War perverts and destroys you. It pushes you closer and closer to your own annihilation—spiritual, emotional and, finally, physical. It destroys the continuity of life, tearing apart all systems, economic, social, environmental and political, that sustain us as human beings. War is necrophilia. The essence of war is death. War is a state of almost pure sin with its goals of hatred and destruction. It is organized sadism. War fosters alienation and leads inevitably to nihilism. It is a turning away from the sanctity of life.
And yet the mythic narratives about war perpetuate the allure of power and violence. They perpetuate the seductiveness of the godlike force that comes with the license to kill with impunity. All images and narratives about war disseminated by the state, the press, religious institutions, schools and the entertainment industry are gross and distorted lies. The clash between the fabricated myth about war and the truth about war leaves those of us who return from war alienated, angry and often unable to communicate. We can’t find the words to describe war’s reality. It is as if the wider culture sucked the words out from us and left us to sputter incoherencies. How can you speak meaningfully about organized murder? Anything you say is gibberish.
The sophisticated forms of industrial killing, coupled with the amoral decisions of politicians and military leaders who direct and fund war, hide war’s reality from public view. But those who have been in combat see death up close. Only their story tells the moral truth about war. The power of the Washington march was that we all knew this story. We had no need to use stale and hackneyed clichés about war. We grieved together.

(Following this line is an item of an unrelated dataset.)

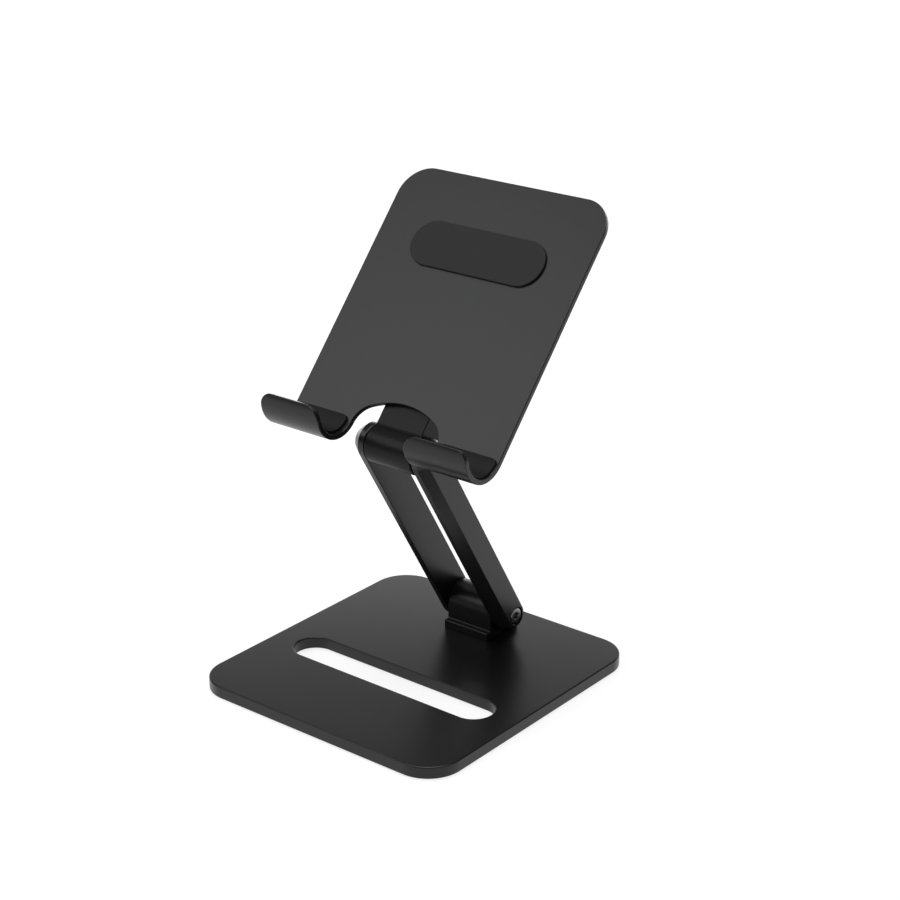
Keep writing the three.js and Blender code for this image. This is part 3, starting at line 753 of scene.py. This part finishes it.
def build_nut(node, height):
    """Hexagonal nut with turned corners."""
    seat = TONGUE_FRONT - TONGUE_TIP_DEPTH + NUT_HEIGHT - GAP
    low, high = seat - NUT_HEIGHT, seat
    place = axes(X, PLATE_UP, PLATE_OUT, UPPER + PLATE_UP * height * MM)
    hole = circle((0, 0), STUD_RADIUS + GAP, 2 * ARC_STEPS)
    nut = stack(f"{node}_hex", hexagon(NUT_ACROSS_FLATS), [(low, 0), (high, 0)], place, [hole])
    corner = NUT_ACROSS_FLATS / math.sqrt(3)
    flat = NUT_ACROSS_FLATS / 2 - NUT_FACE_INSET
    drop = (corner - flat) * NUT_CORNER_SLOPE
    profile = [(0, low - GAP), (flat, low), (corner, low + drop)]
    profile += [(corner, high - drop), (flat, high), (0, high + GAP)]
    combine(nut, [turned("corners", profile, stud_axis(height))], "INTERSECT")
    settle(nut, "holder", black_steel, [node])


def build_rest_pad():
    """Soft pill-shaped pad, slightly rounded at its rim."""
    low = PLATE_FRONT + GAP
    high = low + PAD_THICKNESS
    outline = pill(PAD_LENGTH, PAD_HEIGHT, (0, PAD_CENTRE), 2 * ARC_STEPS)
    pad = stack("rest_pad_pill", outline, rounded_levels(low, high, PAD_EDGE), HOLDER_FACE)
    settle(pad, "holder", silicone, ["rest_pad"])


def build_lip_liner(word, side):
    """Soft strip that lines the inside of one lip, in silicone whose colour is darkened as painted shade.
    """
    outer_radius = LIP_OUTER_RADIUS - PLATE_SHEET - GAP
    middle = outer_radius - LINER_THICKNESS / 2
    low = -middle * (LIP_SWEEP - LINER_MARGIN / middle)
    x0 = ARCH_HALF_WIDTH + LINER_INNER_INSET
    x1 = PLATE_HALF_WIDTH - LINER_OUTER_INSET
    if side < 0:
        x0, x1 = -x1, -x0
    outline = rounded_rectangle(x0, x1, low, LINER_TOP - LIP_CENTRE_HEIGHT, LINER_CORNER)
    liner = bent(f"lip_liner_{word}_strip", outline, LINER_THICKNESS, outer_radius, SOFT_EDGE)
    settle(liner, "holder", shade_darkened_silicone, [f"lip_liner_{word}"])


# ---------- pieces ----------

build_base_plate()
build_hinge_block()
for foot_node in FEET:
    build_foot(foot_node)
for screw_node in BASE_SCREWS:
    build_base_screw(screw_node)
for side_word, side_sign in SIDES:
    build_arm(side_word, side_sign)
    build_hinge_screw(f"lower_hinge_screw_{side_word}", LOWER, side_sign)
    build_hinge_screw(f"upper_hinge_screw_{side_word}", UPPER, side_sign)
    build_lip_liner(side_word, side_sign)
build_back_plate()
build_bracket()
build_rest_pad()
for level_word, stud_height in zip(("lower", "upper"), STUD_HEIGHTS):
    build_nut(f"bracket_nut_{level_word}", stud_height)

# The small turned parts inside the hinges keep their CAD shapes and get their finish here.
SLOTS = {part["node"]: part["material_slot"] for part in frame["record"]["subparts"]}
for node_name, node_object in frame["nodes"].items():
    node_object.data.materials.clear()
    node_object.data.materials.append(NODE_MATERIALS[SLOTS[node_name]])

# ---------- studio ----------

# Places and sizes are in metres. WALL_TOP and FRONT_FADE are sines of angles seen from the
# stand: between their two values the room's brightness fades from one level to the other.
WALL_TOP = (0.36, 0.48)
WALL_BRIGHTNESS = 0.2
CEILING_BRIGHTNESS = 0.08
FRONT_FADE = (-0.6, 0.3)
FRONT_SHARE = 0.6
CEILING_WATTS = 2.7
CEILING_SPREAD_DEG = 50
KEY_PLACE = (-1.05, -1.12, 1.30)
KEY_AIM = (0, 0, 0.1)
KEY_SIZE = (1.2, 1.2)
KEY_WATTS = 11
SCREEN_PLACE = (-0.29, 0.46, 0.12)
SCREEN_SIZE = (1.3, 0.2)
SCREEN_WATTS = 1.5
FLOOR_SIZE = 12
FLOOR_GREYS = (0.23, 0.24)
FLOOR_GLOW = 0.8
CAMERA_PLACE = (0.45792, -0.55201, 0.37973)
CAMERA_TILT_DEG = 68.094
CAMERA_TURN_DEG = 38.667
CAMERA_LENS = 85.47
CAMERA_SENSOR = 36


def build_floor():
    """White floor that glows like a light table, so that shadows on it stay faint."""
    material, tree, shader, noise = new_material("pale_floor")
    dark, light = [(grey, grey, grey) for grey in FLOOR_GREYS]
    tint = ramp(tree, noise(6, 2), dark, light)
    tree.links.new(tint, shader.inputs["Base Color"])
    shader.inputs["Roughness"].default_value = 0.9
    shader.inputs["Specular IOR Level"].default_value = 0.1
    shader.inputs["Emission Color"].default_value = (1, 1, 1, 1)
    shader.inputs["Emission Strength"].default_value = FLOOR_GLOW
    bpy.ops.mesh.primitive_plane_add(size=FLOOR_SIZE, location=(0, 0, 0))
    floor = bpy.context.object
    floor.name = "studio_floor"
    floor.data.materials.append(material)


def area_light(name, place, aim, size, watts):
    """Rectangular soft light, aimed at a point and unseen by the camera."""
    light = bpy.data.lights.new(name, "AREA")
    light.shape = "RECTANGLE"
    light.size, light.size_y = size
    light.energy = watts
    holder = bpy.data.objects.new(name, light)
    holder.location = place
    holder.rotation_euler = (Vector(aim) - Vector(place)).to_track_quat("-Z", "Y").to_euler()
    holder.visible_camera = False
    bpy.context.scene.collection.objects.link(holder)


def build_world():
    """Pale room: bright low behind the stand, darker in front and above."""
    world = bpy.data.worlds.new("studio")
    world.use_nodes = True
    tree = world.node_tree
    place = tree.nodes.new("ShaderNodeTexCoord")
    split = tree.nodes.new("ShaderNodeSeparateXYZ")
    tree.links.new(place.outputs["Generated"], split.inputs["Vector"])

    def fade(axis, start, end, before, after):
        node = tree.nodes.new("ShaderNodeMapRange")
        node.interpolation_type = "SMOOTHSTEP"
        node.inputs["From Min"].default_value = start
        node.inputs["From Max"].default_value = end
        node.inputs["To Min"].default_value = before
        node.inputs["To Max"].default_value = after
        tree.links.new(split.outputs[axis], node.inputs["Value"])
        return node.outputs["Result"]

    product = tree.nodes.new("ShaderNodeMath")
    product.operation = "MULTIPLY"
    tree.links.new(fade("Z", *WALL_TOP, WALL_BRIGHTNESS, CEILING_BRIGHTNESS), product.inputs[0])
    tree.links.new(fade("Y", *FRONT_FADE, FRONT_SHARE, 1), product.inputs[1])
    background = tree.nodes["Background"]
    background.inputs["Color"].default_value = (1, 1, 1, 1)
    tree.links.new(product.outputs["Value"], background.inputs["Strength"])
    bpy.context.scene.world = world


def build_sun():
    """Wide soft light straight down, which keeps the whole floor pale."""
    sun = bpy.data.lights.new("ceiling", "SUN")
    sun.energy = CEILING_WATTS
    sun.angle = math.radians(CEILING_SPREAD_DEG)
    holder = bpy.data.objects.new("ceiling", sun)
    bpy.context.scene.collection.objects.link(holder)


def build_camera():
    """Long lens, looking down on the stand from its front right."""
    camera = bpy.data.cameras.new("camera")
    camera.sensor_width = CAMERA_SENSOR
    camera.lens = CAMERA_LENS
    camera.clip_end = 50
    holder = bpy.data.objects.new("camera", camera)
    holder.location = CAMERA_PLACE
    holder.rotation_euler = (math.radians(CAMERA_TILT_DEG), 0, math.radians(CAMERA_TURN_DEG))
    bpy.context.scene.collection.objects.link(holder)
    bpy.context.scene.camera = holder


build_floor()
build_world()
build_sun()
area_light("left_front", KEY_PLACE, KEY_AIM, KEY_SIZE, KEY_WATTS)
area_light("low_screen", SCREEN_PLACE, (0, 0, SCREEN_PLACE[2]), SCREEN_SIZE, SCREEN_WATTS)
build_camera()
bpy.context.scene.view_settings.view_transform = "Standard"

War, once it begins, fuels new and bizarre perversities, innovative forms of death to ward off the boredom of routine death. This is why we would drive into towns in Bosnia and find bodies crucified on the sides of barns or decapitated, burned and mutilated. That is why those slain in combat are treated as trophies by their killers, turned into grotesque pieces of performance art. I met soldiers who carried in their wallets the identity cards of men they killed. They showed them to me with the imploring look of a lost child.
We swiftly deform ourselves, our essence, in war. We give up individual conscience—maybe even consciousness—for the contagion of the crowd and the intoxication of violence. You survive war because you repress emotions. You do what you have to do. And this means killing. To make a moral choice, to defy war’s enticement, is often self-destructive. But once the survivors return home, once the danger, adrenaline highs and the pressure of the crowd are removed, the repressed emotions surface with a vengeance. Fear, rage, grief and guilt leap up like snake heads to consume lives and turn nights into long, sleepless bouts with terror. You drink to forget.
We reached the fence. The real prisoners, the ones who blindly serve systems of power and force, are the mandarins inside the White House, the Congress and the Pentagon. The masters of war are slaves to the idols of empire, power and greed, to the idols of careers, to the dead language of interests, national security, politics and propaganda. They kill and do not know what killing is. In the rise to power, they became smaller. Power consumes them. Once power is obtained they become its pawn. Like Shakespeare’s Richard III, politicians such as Barack Obama fall prey to the forces they thought they had harnessed. The capacity to love, to cherish and protect life, may not always triumph, but it saves us. It keeps us human. It offers the only chance to escape from the contagion of war. Perhaps it is the only antidote. There are times when remaining human is the only victory possible.
In a quiet, little corner of this space, we are marching with Chris Hedges, and his band of protestors, some of whom were recently jailed for their protest in Washington, against all war.
It is time, according to Hedges, and we concur, for the U.S. to get out of Afghanistan, to pull back the horns of its vengeful, national security, politics and propaganda machine and to find a way to withdraw with some kind of honour, that can only come from a complete withdrawal.
No country can become leader of the "free world" and continue to invade other countries. It was not Afghanistan who, that, invaded the U.S. on 9-11. That country could not then, and can not today, mount an attack on any other country. It was the terrorists of Al Qaeda living in the hills of that country that generated the destruction known as 9-11. And the U.S. response has, as one might have predicted, been "over the top" and now that the war has been privatized, left mainly to the mercenaries whose sole motive is financial profit, groups like Blackwater are banking millions, perhaps billions. And everyone knows they could not care a whit about any of the various human components of the conflict.